A total of 53 officers across the country have been killed since January, reversing a recent trend toward violence which saw 98 deaths at the same time last year and 87 in 2010. The report, conducted by the National Law Enforcement Memorial Fund, includes all enforcement agencies, from local police departments to federal agencies such as the FBI or the Department of Homeland Security.
“We’ve witnessed this terrible increase in officer fatalities in the last couple years, and now there has been a lot more focus on law enforcement safety,” said Craig Floyd, CEO of the Fund. “It’s a pleasant surprise to see the number of deaths drop so dramatically.”
Among those killed, the leading cause of death came from traffic-related incidents; 18 officers died in crashes during pursuits or routine patrols, while three were struck by traffic during a stop. The fatalities represent a 33 percent decrease from last year.
Gun violence — which became the leading cause of officer deaths in 2011 — has dropped 53 percent, with 19 officers killed by gunfire nationwide so far this year compared to 40 at this point last year. The remaining deaths resulted from stabbings, falls or heart attacks and other illnesses.
Surprisingly, the fund reported only one death in Illinois this year and no deaths in Chicago, despite myriad reports in recent months of escalating gang violence in the city. The state is fourth highest in total officer deaths, and the Chicago police department had faced the highest fatality rate of any department besides New York City, according to Mr. Floyd.
“All causes are down this year,” Fund spokesman Steve Groeninger said. “We track fatality records every day, and it became clear to us in the early months that the numbers were going down.”

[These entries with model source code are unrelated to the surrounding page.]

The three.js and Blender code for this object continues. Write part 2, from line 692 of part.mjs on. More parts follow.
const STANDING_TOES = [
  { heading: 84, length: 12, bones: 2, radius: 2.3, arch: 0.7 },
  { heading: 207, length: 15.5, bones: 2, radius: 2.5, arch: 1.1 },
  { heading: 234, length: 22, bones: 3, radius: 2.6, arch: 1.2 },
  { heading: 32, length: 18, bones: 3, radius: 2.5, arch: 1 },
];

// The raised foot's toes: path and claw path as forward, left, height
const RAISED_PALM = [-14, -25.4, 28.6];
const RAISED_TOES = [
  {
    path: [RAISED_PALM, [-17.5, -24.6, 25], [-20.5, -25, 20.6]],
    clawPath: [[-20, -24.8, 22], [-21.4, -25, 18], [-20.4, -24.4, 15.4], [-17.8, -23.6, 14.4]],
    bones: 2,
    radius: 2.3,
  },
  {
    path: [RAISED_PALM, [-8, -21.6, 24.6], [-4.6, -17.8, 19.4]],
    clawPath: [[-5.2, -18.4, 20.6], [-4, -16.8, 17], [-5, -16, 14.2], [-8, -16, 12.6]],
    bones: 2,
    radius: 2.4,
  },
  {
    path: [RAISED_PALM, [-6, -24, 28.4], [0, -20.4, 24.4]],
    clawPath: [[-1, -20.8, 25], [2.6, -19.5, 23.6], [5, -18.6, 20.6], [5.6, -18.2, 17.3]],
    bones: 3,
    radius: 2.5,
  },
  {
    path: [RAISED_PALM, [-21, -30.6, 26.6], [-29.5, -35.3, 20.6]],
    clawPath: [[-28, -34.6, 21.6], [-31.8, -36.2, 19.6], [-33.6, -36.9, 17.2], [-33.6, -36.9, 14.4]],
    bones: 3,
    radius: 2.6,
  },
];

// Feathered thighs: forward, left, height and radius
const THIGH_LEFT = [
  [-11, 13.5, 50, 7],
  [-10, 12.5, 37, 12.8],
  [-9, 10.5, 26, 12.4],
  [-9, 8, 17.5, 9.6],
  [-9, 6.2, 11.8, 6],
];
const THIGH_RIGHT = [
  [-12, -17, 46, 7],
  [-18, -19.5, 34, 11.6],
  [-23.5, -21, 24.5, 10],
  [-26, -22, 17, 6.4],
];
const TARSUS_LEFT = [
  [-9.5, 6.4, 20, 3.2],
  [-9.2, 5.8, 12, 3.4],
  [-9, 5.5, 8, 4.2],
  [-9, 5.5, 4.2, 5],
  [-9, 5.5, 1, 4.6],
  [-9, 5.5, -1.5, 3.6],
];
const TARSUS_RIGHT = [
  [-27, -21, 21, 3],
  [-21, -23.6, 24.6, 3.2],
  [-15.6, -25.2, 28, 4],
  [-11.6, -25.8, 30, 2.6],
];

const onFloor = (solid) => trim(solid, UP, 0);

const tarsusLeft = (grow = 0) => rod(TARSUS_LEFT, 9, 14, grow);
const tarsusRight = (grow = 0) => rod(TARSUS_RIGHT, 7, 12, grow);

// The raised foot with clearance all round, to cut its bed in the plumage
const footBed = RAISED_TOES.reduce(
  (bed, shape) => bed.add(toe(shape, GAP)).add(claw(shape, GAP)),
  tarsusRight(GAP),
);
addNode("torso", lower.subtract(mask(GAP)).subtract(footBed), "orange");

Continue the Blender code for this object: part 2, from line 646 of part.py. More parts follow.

Still, Mr. Floyd cautioned that the low fatality rate should not distract from serious threats to law enforcement agencies, many of which he said are facing severe budget cuts.
“We can’t look at these numbers and say that obviously, officers have everything they need to do their jobs safely — that’s simply not the case,” he said. “We are cutting back on officer strength, and that could very well spell trouble moving forward.”
Mr. Floyd said while many officers enjoy greater access to protective equipment and technology, criminal threats remain and reduced funding could put agencies at risk. He also said while fatality rated dropped, many more officers are still assaulted or injured.
Approximately 800,000 law enforcement officers currently serve across the country, according to the Fund. In 2010, the FBI reported that about 53,000 officers were assaulted in some way, being threatened or injured in the course of their official duties.
Mr. Floyd said the mid-year study, while revealing positive numbers, is still a reminder of the dangerous commitment officers make.
“Even when the numbers are lower than normal, I still think it sends a chilling message,” he said. “We all owe them a debt of gratitude.”
Florida, Georgia, Oklahoma and Texas each has seen three fatalities thus far in 2012. Eight states — Alabama, Arizona, Michigan, Missouri, Nevada, New York, North Carolina, and Utah — each lost two officers during the same period.